Nehmen wir also mal an, Du würdest Vertrauen zu mir fassen und mir "die ganze Geschichte", die zu diesem Vorwurf geführt hatte, nach vorheriger Absprache via PN am Telefon erzählen wollen. Dann könnte es passieren, daß die Strafverfolgungsbehörden, die dieses Forum garantiert auch im Auge haben, sich einen gerichtlichen Abhör-Beschluß - "Anordnung der Telefonüberwachung" - besorgen. Es könnte auch passieren, daß ich selbst auf einmal eine Vorladung zur Zeugenaussagen bekomme, was Dich (und auch mich selbst irgendwo) in eine äusserst missliche Lage bringen könnte.

Schon aus diesem Grund ist es unmöglich, vermittels dieses Forums Licht ins Dunkel dieser Verjährungsproblematik zu bringen. Wir kommen hier leider an eine Grenze.

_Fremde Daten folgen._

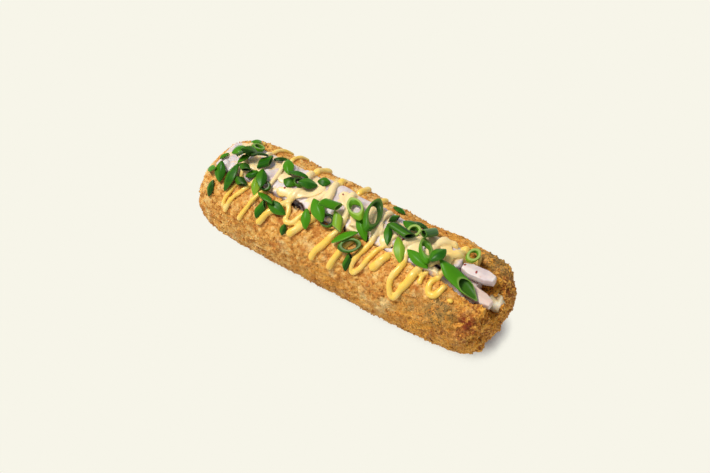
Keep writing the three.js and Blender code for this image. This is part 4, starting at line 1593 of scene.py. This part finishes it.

Allgemein lässt sich nur vermuten, daß es - unterstellt, der Tatvorwurf wäre als solcher richtig - zur Unterbrechung und/oder Hemmung der Verjährung gekommen ist. Nicht alle Ereignisse, die Unterbrechung oder Hemmung der Verjährung herbeiführen, muß der Betroffene auch mitbekommen. Es gibt eine ganze Reihe solcher gesetzlich normierten Ereignisse, die man relativ leicht online ermitteln kann. Vielleicht hilft das ja weiter ?

Man kann auch, wenn man von einer solchen Unsicherheit beplagt ist, einen Telefontermin mit seinem Verteidiger vereinbaren, und sich "die Sache" nochmal erklären lassen - wenn der Verteidiger nach den gesetzlichen Gebühren bezahlt wird, dürften dafür keine besonderen Kosten anfallen. Es ist für Anwälte auch irgendwie normal, daß ihre Strafmandanten, wenn sie vor ihnen sitzen, "nicht ganz da sind". Es ist eben maximaler Streß für einen jeden, wenn die Staatsanwaltschaft hinter einem her ist.

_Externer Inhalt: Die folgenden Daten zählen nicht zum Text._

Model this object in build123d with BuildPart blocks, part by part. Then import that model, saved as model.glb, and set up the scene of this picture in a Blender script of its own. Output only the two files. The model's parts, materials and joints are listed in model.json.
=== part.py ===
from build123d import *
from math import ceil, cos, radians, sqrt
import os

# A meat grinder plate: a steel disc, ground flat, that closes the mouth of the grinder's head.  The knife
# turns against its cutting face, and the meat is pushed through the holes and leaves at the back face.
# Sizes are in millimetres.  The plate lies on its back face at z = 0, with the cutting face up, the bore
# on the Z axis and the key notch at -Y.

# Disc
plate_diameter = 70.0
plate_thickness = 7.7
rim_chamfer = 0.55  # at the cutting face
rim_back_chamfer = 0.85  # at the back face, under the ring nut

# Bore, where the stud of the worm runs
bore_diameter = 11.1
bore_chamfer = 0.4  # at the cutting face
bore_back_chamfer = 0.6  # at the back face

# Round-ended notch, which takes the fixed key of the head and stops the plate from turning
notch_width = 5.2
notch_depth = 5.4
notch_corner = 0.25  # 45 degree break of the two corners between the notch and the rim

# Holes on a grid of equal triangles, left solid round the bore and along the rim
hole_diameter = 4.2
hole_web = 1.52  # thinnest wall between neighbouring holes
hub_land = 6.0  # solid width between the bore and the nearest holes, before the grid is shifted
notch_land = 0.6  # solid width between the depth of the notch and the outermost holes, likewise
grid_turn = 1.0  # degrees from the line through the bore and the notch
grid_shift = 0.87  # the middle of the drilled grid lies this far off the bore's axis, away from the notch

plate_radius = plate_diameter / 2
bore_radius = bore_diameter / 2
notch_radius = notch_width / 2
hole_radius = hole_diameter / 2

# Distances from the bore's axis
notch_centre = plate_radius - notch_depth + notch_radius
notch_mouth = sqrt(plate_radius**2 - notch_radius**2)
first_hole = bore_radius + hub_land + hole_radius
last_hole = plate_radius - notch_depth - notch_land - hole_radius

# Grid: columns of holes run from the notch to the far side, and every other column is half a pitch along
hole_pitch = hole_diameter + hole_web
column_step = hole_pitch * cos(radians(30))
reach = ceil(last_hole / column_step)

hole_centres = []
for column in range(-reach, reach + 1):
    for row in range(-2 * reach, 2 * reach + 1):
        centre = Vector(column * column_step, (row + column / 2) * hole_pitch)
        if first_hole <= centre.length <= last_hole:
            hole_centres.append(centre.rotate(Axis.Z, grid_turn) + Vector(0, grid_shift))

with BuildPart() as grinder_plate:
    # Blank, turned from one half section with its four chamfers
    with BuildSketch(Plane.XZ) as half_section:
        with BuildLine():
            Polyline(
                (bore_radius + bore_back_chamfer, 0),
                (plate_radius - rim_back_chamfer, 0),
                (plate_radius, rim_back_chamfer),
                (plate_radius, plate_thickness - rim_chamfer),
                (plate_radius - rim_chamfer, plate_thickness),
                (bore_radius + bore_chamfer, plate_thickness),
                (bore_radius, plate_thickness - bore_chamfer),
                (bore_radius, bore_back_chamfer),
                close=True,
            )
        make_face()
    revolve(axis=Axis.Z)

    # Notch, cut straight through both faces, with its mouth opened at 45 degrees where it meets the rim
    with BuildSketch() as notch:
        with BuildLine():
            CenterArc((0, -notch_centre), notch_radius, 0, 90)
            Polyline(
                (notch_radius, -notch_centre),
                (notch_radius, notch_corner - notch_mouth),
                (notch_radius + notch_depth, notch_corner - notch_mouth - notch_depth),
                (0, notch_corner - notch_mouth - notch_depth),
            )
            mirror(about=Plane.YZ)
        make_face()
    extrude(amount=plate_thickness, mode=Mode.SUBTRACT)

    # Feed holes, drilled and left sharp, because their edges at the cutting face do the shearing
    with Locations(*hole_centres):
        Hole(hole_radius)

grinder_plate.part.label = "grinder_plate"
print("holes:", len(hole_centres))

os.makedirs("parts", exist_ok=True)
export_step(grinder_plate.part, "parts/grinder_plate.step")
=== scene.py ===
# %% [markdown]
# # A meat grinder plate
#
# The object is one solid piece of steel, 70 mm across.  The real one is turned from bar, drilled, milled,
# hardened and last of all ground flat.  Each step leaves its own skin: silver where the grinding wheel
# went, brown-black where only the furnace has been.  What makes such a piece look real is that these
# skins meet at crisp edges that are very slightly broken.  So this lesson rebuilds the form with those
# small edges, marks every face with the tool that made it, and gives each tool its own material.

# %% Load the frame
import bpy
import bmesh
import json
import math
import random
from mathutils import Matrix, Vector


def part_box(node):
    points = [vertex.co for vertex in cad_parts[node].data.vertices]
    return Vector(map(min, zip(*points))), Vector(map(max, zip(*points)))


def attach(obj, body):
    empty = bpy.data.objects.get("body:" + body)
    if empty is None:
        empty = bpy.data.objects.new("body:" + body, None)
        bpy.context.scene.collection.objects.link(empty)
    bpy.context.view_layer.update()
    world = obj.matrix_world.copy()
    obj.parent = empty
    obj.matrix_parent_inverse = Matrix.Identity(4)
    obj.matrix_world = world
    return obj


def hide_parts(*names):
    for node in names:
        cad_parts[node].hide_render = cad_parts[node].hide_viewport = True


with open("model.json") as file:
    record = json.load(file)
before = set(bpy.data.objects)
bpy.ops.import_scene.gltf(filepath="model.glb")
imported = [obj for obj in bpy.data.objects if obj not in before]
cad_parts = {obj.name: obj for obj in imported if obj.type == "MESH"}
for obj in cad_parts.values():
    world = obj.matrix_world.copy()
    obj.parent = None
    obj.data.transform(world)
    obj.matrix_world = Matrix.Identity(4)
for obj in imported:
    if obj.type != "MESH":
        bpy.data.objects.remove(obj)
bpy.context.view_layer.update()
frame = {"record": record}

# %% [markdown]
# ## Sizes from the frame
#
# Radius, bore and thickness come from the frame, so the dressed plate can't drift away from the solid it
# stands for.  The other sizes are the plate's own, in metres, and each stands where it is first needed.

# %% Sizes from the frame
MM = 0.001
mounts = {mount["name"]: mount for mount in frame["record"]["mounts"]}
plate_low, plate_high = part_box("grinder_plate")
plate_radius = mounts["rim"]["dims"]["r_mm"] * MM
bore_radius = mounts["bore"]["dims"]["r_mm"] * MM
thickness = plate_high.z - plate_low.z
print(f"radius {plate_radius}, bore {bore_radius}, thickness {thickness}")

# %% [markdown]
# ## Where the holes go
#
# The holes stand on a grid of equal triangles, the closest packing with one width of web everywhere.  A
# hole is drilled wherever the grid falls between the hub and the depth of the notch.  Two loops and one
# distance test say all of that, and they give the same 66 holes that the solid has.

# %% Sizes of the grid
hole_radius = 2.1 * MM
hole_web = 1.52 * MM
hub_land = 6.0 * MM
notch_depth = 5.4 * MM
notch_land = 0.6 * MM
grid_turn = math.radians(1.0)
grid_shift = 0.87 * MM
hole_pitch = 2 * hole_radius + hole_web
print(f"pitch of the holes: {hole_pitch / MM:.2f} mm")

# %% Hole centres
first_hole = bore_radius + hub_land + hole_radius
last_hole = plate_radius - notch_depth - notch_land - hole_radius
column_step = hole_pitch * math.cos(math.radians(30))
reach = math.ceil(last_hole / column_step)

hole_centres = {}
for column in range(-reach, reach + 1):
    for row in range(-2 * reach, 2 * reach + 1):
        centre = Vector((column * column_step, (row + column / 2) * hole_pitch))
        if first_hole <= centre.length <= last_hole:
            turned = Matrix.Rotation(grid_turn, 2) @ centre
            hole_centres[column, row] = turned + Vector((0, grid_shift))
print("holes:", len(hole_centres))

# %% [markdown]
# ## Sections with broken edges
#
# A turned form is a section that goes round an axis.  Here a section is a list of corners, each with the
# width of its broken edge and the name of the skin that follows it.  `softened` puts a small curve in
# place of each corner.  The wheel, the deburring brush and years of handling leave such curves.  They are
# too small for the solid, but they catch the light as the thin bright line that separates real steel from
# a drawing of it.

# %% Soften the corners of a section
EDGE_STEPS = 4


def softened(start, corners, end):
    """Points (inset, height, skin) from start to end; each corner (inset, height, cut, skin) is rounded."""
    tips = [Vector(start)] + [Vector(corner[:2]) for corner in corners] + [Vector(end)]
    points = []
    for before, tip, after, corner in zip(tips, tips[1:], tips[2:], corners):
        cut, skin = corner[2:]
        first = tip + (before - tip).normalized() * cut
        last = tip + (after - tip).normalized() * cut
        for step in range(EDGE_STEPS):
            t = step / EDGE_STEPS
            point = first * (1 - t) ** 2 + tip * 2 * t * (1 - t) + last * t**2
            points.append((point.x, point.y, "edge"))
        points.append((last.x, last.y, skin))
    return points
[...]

Tatvorwürfe, die klar verjährt sind, werden idR nicht verfolgt. Wenn auch der anwaltliche Verteidiger davon ausgeht, daß keine Verjährung eingetreten ist, dann kann man davon ausgehen, daß die Verjährungsfrage als solche geklärt ist und eine Berufung auf die Verjährung wenig Aussicht auf Erfolg hat.

Immerhin ist es tröstlich, daß lange Zeiten zwischen der vorgeworfenen Tat und der Verhandlung - wenn es zu einer kommen sollte - zugunsten des Beschuldigten berücksichtigt werden. Tröstlich dürfte auch der Legalisierungsprozeß sein, der den "moralischen Schuldvorwurf" beträchtlich relativiert.

Mit etwas Geschick des Verteidigers ist die Sache, wenn sie denn vor Gericht kommt, sehr wahrscheinlich mit einer Einstellung nach §§ 153, 153a StPO "totzuschlagen", so daß keine "Vorstrafe" zurückbleibt.